▸ **DO THIS**: Give the entries again exactly, every one of them.
--- Start of INPUT MATERIAL ---
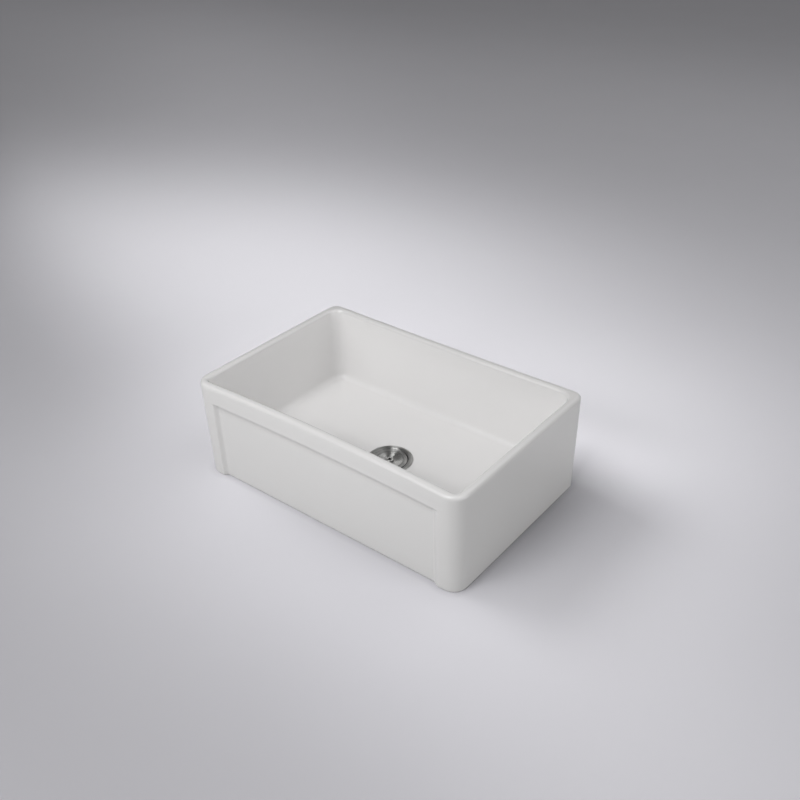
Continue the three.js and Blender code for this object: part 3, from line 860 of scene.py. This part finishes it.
def push_out(bars, width, outer, reach_out):
    """Pushes faces of the outer wall out as bars, at even turns about Z."""
    turn = math.tau / bars
    tolerance = 0.0008  # a face of the outer wall lies no further in than this

    def is_bar(centre, normal):
        upright = abs(normal.z) < 0.5
        if math.hypot(centre.x, centre.y) < outer - tolerance or not upright:
            return False
        offset = (math.atan2(centre.y, centre.x) + turn / 2) % turn - turn / 2
        return abs(offset) * outer < width / 2

    pick_faces(is_bar)
    scale = (outer + reach_out) / outer
    bpy.ops.mesh.extrude_region_move()
    bpy.ops.transform.resize(value=(scale, scale, 1), center_override=(0, 0, 0))
    close_surface()


def model_nut(node, profile, wall, bars, bar_width, edge):
    """Turns a nut's ring, pushes its lugs or ribs out of the wall and softens its edges."""
    piece = turned(node, profile, steps=NUT_STEPS)
    push_out(bars, bar_width, wall, reach(node) - wall)
    use_modifier(piece, "BEVEL", width=edge, segments=2, limit_method="ANGLE", angle_limit=math.radians(40))
    complete(piece, node)


def model_locknut(s):
    low, high, _ = extent("locknut")
    thread = s.body_radius + s.thread_gap
    wall = thread + s.locknut_wall
    profile = [(thread, low), (wall, low), (wall, high), (thread, high)]
    model_nut("locknut", profile, wall, LUGS, s.locknut_lug, edge=0.0006)


def model_coupling_nut(s):
    low, high, _ = extent("coupling_nut")
    bore = s.outlet_radius + s.thread_gap
    wall = bore + s.coupling_wall
    lip = low + s.coupling_lip
    hole = s.outlet_bore
    profile = [(hole, low), (wall, low), (wall, high), (bore, high), (bore, lip), (hole, lip)]
    model_nut("coupling_nut", profile, wall, RIBS, s.coupling_rib, edge=0.0004)


class SINK_OT_fixing(bpy.types.Operator):
    """Model the seals, rings and nuts that hold the strainer under the floor"""

    bl_idname = "sink.fixing"
    bl_label = "Fixing"

    def execute(self, context):
        s = context.scene.sink.strainer
        thread = s.body_radius + s.thread_gap
        model_ring("flange_seal", context.scene.sink.basin.hole_radius + GAP, edge=0.0002)
        model_ring("lower_gasket", thread, edge=0.0005)
        model_ring("friction_ring", thread, edge=0.0001)
        model_ring("outlet_washer", s.outlet_bore, edge=0.0003)
        model_locknut(s)
        model_coupling_nut(s)
        return {"FINISHED"}


# ---------------------------------------------------------------- basket
BASKET_STEPS = 113  # a prime number, so that no hole or slot is centred on an edge, which leaves slivers
HOLE_RINGS = ((0.009, 6), (0.018, 12), (0.0275, 16))  # radius and number of the holes in the basket's floor
SLOTS = 14
SLOT_HEIGHT = 0.012
SLOT_RISE = 0.004  # from the basket's floor to its slots
CUT_THROUGH = 0.008  # length of the cutters
CUTTER_SIDES = 20
POST_THREAD = 0.002  # radius
POST_SHANK = 0.0032  # radius


def basket_profile(s):
    low, high, rim = extent("basket_cup")
    sheet = s.basket_sheet
    floor = low + sheet
    hook = high - sheet
    hole = POST_THREAD + GAP
    return [
        (hole, low),
        (s.basket_foot - 2 * sheet, low),
        (s.basket_foot - 0.6 * sheet, low + 0.6 * sheet),
        (s.basket_foot, low + 2 * sheet),
        (s.basket_wall, hook),
        (rim, hook),
        (rim, high),
        (s.basket_wall - sheet, high),
        (s.basket_foot - sheet, floor + 2 * sheet),
        (s.basket_foot - 1.7 * sheet, floor + 0.7 * sheet),
        (s.basket_foot - 3 * sheet, floor),
        (hole, floor),
    ]


def cut_ring(piece, cutter, count):
    """Copies a finished cutter round Z and cuts the piece with all of the copies."""
    bpy.ops.mesh.select_all(action="SELECT")
    turn = math.tau / count
    for _ in range(count - 1):
        bpy.ops.mesh.duplicate()
        bpy.ops.transform.rotate(value=-turn, orient_axis="Z", center_override=(0, 0, 0))
    use_modifier(piece, "BOOLEAN", operation="DIFFERENCE", object=cutter, solver="EXACT")
    bpy.data.objects.remove(cutter)


def add_slot(s, low, high):
    """A bar with round ends along Z, lying through the basket's wall half a slot's turn from X."""
    bpy.ops.mesh.primitive_cylinder_add(vertices=CUTTER_SIDES, radius=s.basket_slot / 2, depth=CUT_THROUGH)
    bpy.ops.transform.rotate(value=-math.pi / 2, orient_axis="Y", center_override=(0, 0, 0))
    bpy.ops.transform.translate(value=(s.basket_foot, 0, low))
    faces_up = 0.05
    pick_faces(lambda centre, normal: normal.z > faces_up)
    bpy.ops.mesh.extrude_region_move(TRANSFORM_OT_translate={"value": (0, 0, high - low)})
    bpy.ops.mesh.select_all(action="SELECT")
    bpy.ops.mesh.normals_make_consistent(inside=False)
    bpy.ops.transform.rotate(value=-math.pi / SLOTS, orient_axis="Z", center_override=(0, 0, 0))


def model_basket(s):
    piece = turned("basket_cup", basket_profile(s), edge=0.0002, steps=BASKET_STEPS, edge_steps=2)
    low = bottom("basket_cup")
    for radius, count in HOLE_RINGS:
        drill = begin("drill")
        bpy.ops.mesh.primitive_cylinder_add(
            vertices=CUTTER_SIDES, radius=s.basket_hole, depth=CUT_THROUGH, location=(radius, 0, low)
        )
        cut_ring(piece, drill, count)
    slot_foot = low + s.basket_sheet + SLOT_RISE
    slot = begin("slot")
    add_slot(s, slot_foot + s.basket_slot / 2, slot_foot + SLOT_HEIGHT - s.basket_slot / 2)
    cut_ring(piece, slot, SLOTS)
    complete(piece, "basket_cup")


def model_post(s):
    """The post, with its thread under the basket's floor and a flat round head that the lid rests on."""
    low, high, head = extent("basket_post")
    shoulder = bottom("basket_cup") + s.basket_sheet + GAP
    piece = turned("basket_post", [
        (0, low),
        (POST_THREAD - 0.0004, low),
        (POST_THREAD, low + 0.0004),
        (POST_THREAD, shoulder),
        (POST_SHANK, shoulder),
        (POST_SHANK, high - 0.0045),
        (POST_SHANK + 0.0006, high - 0.0032),
        (head - 0.0006, high - 0.0026),
        (head, high - 0.0018),
        (head, high - 0.001),
        (head - 0.0012, high - 0.0002),
        (0, high),
    ], edge=0.0002, steps=64, closed=False)
    complete(piece, "basket_post")


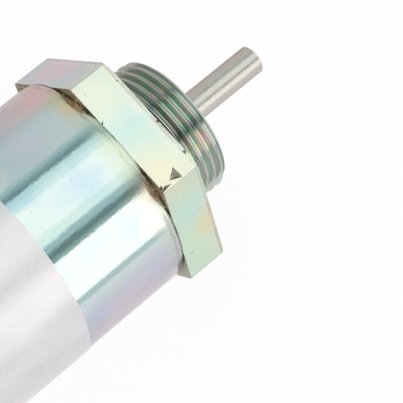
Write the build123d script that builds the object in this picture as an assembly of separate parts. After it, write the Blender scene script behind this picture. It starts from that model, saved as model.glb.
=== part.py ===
--- End of INPUT MATERIAL ---
▸ **EXERCISE ANSWER**:
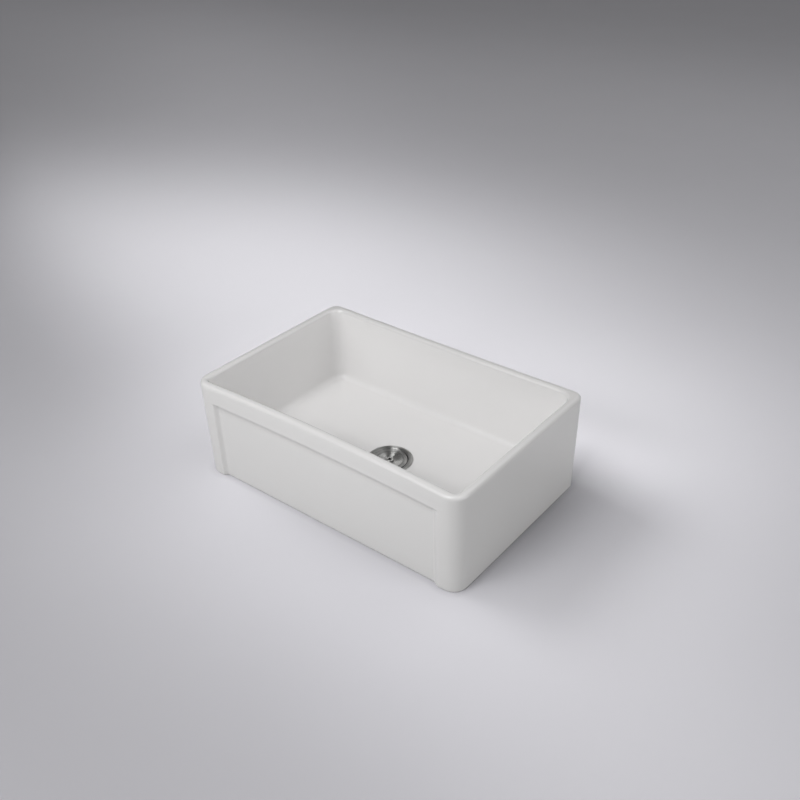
Continue the three.js and Blender code for this object: part 3, from line 860 of scene.py. This part finishes it.
def push_out(bars, width, outer, reach_out):
    """Pushes faces of the outer wall out as bars, at even turns about Z."""
    turn = math.tau / bars
    tolerance = 0.0008  # a face of the outer wall lies no further in than this

    def is_bar(centre, normal):
        upright = abs(normal.z) < 0.5
        if math.hypot(centre.x, centre.y) < outer - tolerance or not upright:
            return False
        offset = (math.atan2(centre.y, centre.x) + turn / 2) % turn - turn / 2
        return abs(offset) * outer < width / 2

    pick_faces(is_bar)
    scale = (outer + reach_out) / outer
    bpy.ops.mesh.extrude_region_move()
    bpy.ops.transform.resize(value=(scale, scale, 1), center_override=(0, 0, 0))
    close_surface()


def model_nut(node, profile, wall, bars, bar_width, edge):
    """Turns a nut's ring, pushes its lugs or ribs out of the wall and softens its edges."""
    piece = turned(node, profile, steps=NUT_STEPS)
    push_out(bars, bar_width, wall, reach(node) - wall)
    use_modifier(piece, "BEVEL", width=edge, segments=2, limit_method="ANGLE", angle_limit=math.radians(40))
    complete(piece, node)


def model_locknut(s):
    low, high, _ = extent("locknut")
    thread = s.body_radius + s.thread_gap
    wall = thread + s.locknut_wall
    profile = [(thread, low), (wall, low), (wall, high), (thread, high)]
    model_nut("locknut", profile, wall, LUGS, s.locknut_lug, edge=0.0006)


def model_coupling_nut(s):
    low, high, _ = extent("coupling_nut")
    bore = s.outlet_radius + s.thread_gap
    wall = bore + s.coupling_wall
    lip = low + s.coupling_lip
    hole = s.outlet_bore
    profile = [(hole, low), (wall, low), (wall, high), (bore, high), (bore, lip), (hole, lip)]
    model_nut("coupling_nut", profile, wall, RIBS, s.coupling_rib, edge=0.0004)


class SINK_OT_fixing(bpy.types.Operator):
    """Model the seals, rings and nuts that hold the strainer under the floor"""

    bl_idname = "sink.fixing"
    bl_label = "Fixing"

    def execute(self, context):
        s = context.scene.sink.strainer
        thread = s.body_radius + s.thread_gap
        model_ring("flange_seal", context.scene.sink.basin.hole_radius + GAP, edge=0.0002)
        model_ring("lower_gasket", thread, edge=0.0005)
        model_ring("friction_ring", thread, edge=0.0001)
        model_ring("outlet_washer", s.outlet_bore, edge=0.0003)
        model_locknut(s)
        model_coupling_nut(s)
        return {"FINISHED"}


# ---------------------------------------------------------------- basket
BASKET_STEPS = 113  # a prime number, so that no hole or slot is centred on an edge, which leaves slivers
HOLE_RINGS = ((0.009, 6), (0.018, 12), (0.0275, 16))  # radius and number of the holes in the basket's floor
SLOTS = 14
SLOT_HEIGHT = 0.012
SLOT_RISE = 0.004  # from the basket's floor to its slots
CUT_THROUGH = 0.008  # length of the cutters
CUTTER_SIDES = 20
POST_THREAD = 0.002  # radius
POST_SHANK = 0.0032  # radius


def basket_profile(s):
    low, high, rim = extent("basket_cup")
    sheet = s.basket_sheet
    floor = low + sheet
    hook = high - sheet
    hole = POST_THREAD + GAP
    return [
        (hole, low),
        (s.basket_foot - 2 * sheet, low),
        (s.basket_foot - 0.6 * sheet, low + 0.6 * sheet),
        (s.basket_foot, low + 2 * sheet),
        (s.basket_wall, hook),
        (rim, hook),
        (rim, high),
        (s.basket_wall - sheet, high),
        (s.basket_foot - sheet, floor + 2 * sheet),
        (s.basket_foot - 1.7 * sheet, floor + 0.7 * sheet),
        (s.basket_foot - 3 * sheet, floor),
        (hole, floor),
    ]


def cut_ring(piece, cutter, count):
    """Copies a finished cutter round Z and cuts the piece with all of the copies."""
    bpy.ops.mesh.select_all(action="SELECT")
    turn = math.tau / count
    for _ in range(count - 1):
        bpy.ops.mesh.duplicate()
        bpy.ops.transform.rotate(value=-turn, orient_axis="Z", center_override=(0, 0, 0))
    use_modifier(piece, "BOOLEAN", operation="DIFFERENCE", object=cutter, solver="EXACT")
    bpy.data.objects.remove(cutter)


def add_slot(s, low, high):
    """A bar with round ends along Z, lying through the basket's wall half a slot's turn from X."""
    bpy.ops.mesh.primitive_cylinder_add(vertices=CUTTER_SIDES, radius=s.basket_slot / 2, depth=CUT_THROUGH)
    bpy.ops.transform.rotate(value=-math.pi / 2, orient_axis="Y", center_override=(0, 0, 0))
    bpy.ops.transform.translate(value=(s.basket_foot, 0, low))
    faces_up = 0.05
    pick_faces(lambda centre, normal: normal.z > faces_up)
    bpy.ops.mesh.extrude_region_move(TRANSFORM_OT_translate={"value": (0, 0, high - low)})
    bpy.ops.mesh.select_all(action="SELECT")
    bpy.ops.mesh.normals_make_consistent(inside=False)
    bpy.ops.transform.rotate(value=-math.pi / SLOTS, orient_axis="Z", center_override=(0, 0, 0))


def model_basket(s):
    piece = turned("basket_cup", basket_profile(s), edge=0.0002, steps=BASKET_STEPS, edge_steps=2)
    low = bottom("basket_cup")
    for radius, count in HOLE_RINGS:
        drill = begin("drill")
        bpy.ops.mesh.primitive_cylinder_add(
            vertices=CUTTER_SIDES, radius=s.basket_hole, depth=CUT_THROUGH, location=(radius, 0, low)
        )
        cut_ring(piece, drill, count)
    slot_foot = low + s.basket_sheet + SLOT_RISE
    slot = begin("slot")
    add_slot(s, slot_foot + s.basket_slot / 2, slot_foot + SLOT_HEIGHT - s.basket_slot / 2)
    cut_ring(piece, slot, SLOTS)
    complete(piece, "basket_cup")


def model_post(s):
    """The post, with its thread under the basket's floor and a flat round head that the lid rests on."""
    low, high, head = extent("basket_post")
    shoulder = bottom("basket_cup") + s.basket_sheet + GAP
    piece = turned("basket_post", [
        (0, low),
        (POST_THREAD - 0.0004, low),
        (POST_THREAD, low + 0.0004),
        (POST_THREAD, shoulder),
        (POST_SHANK, shoulder),
        (POST_SHANK, high - 0.0045),
        (POST_SHANK + 0.0006, high - 0.0032),
        (head - 0.0006, high - 0.0026),
        (head, high - 0.0018),
        (head, high - 0.001),
        (head - 0.0012, high - 0.0002),
        (0, high),
    ], edge=0.0002, steps=64, closed=False)
    complete(piece, "basket_post")


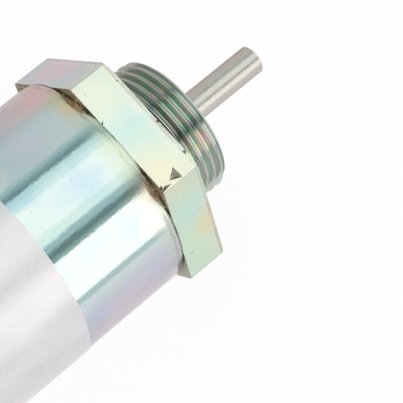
Write the build123d script that builds the object in this picture as an assembly of separate parts. After it, write the Blender scene script behind this picture. It starts from that model, saved as model.glb.
=== part.py ===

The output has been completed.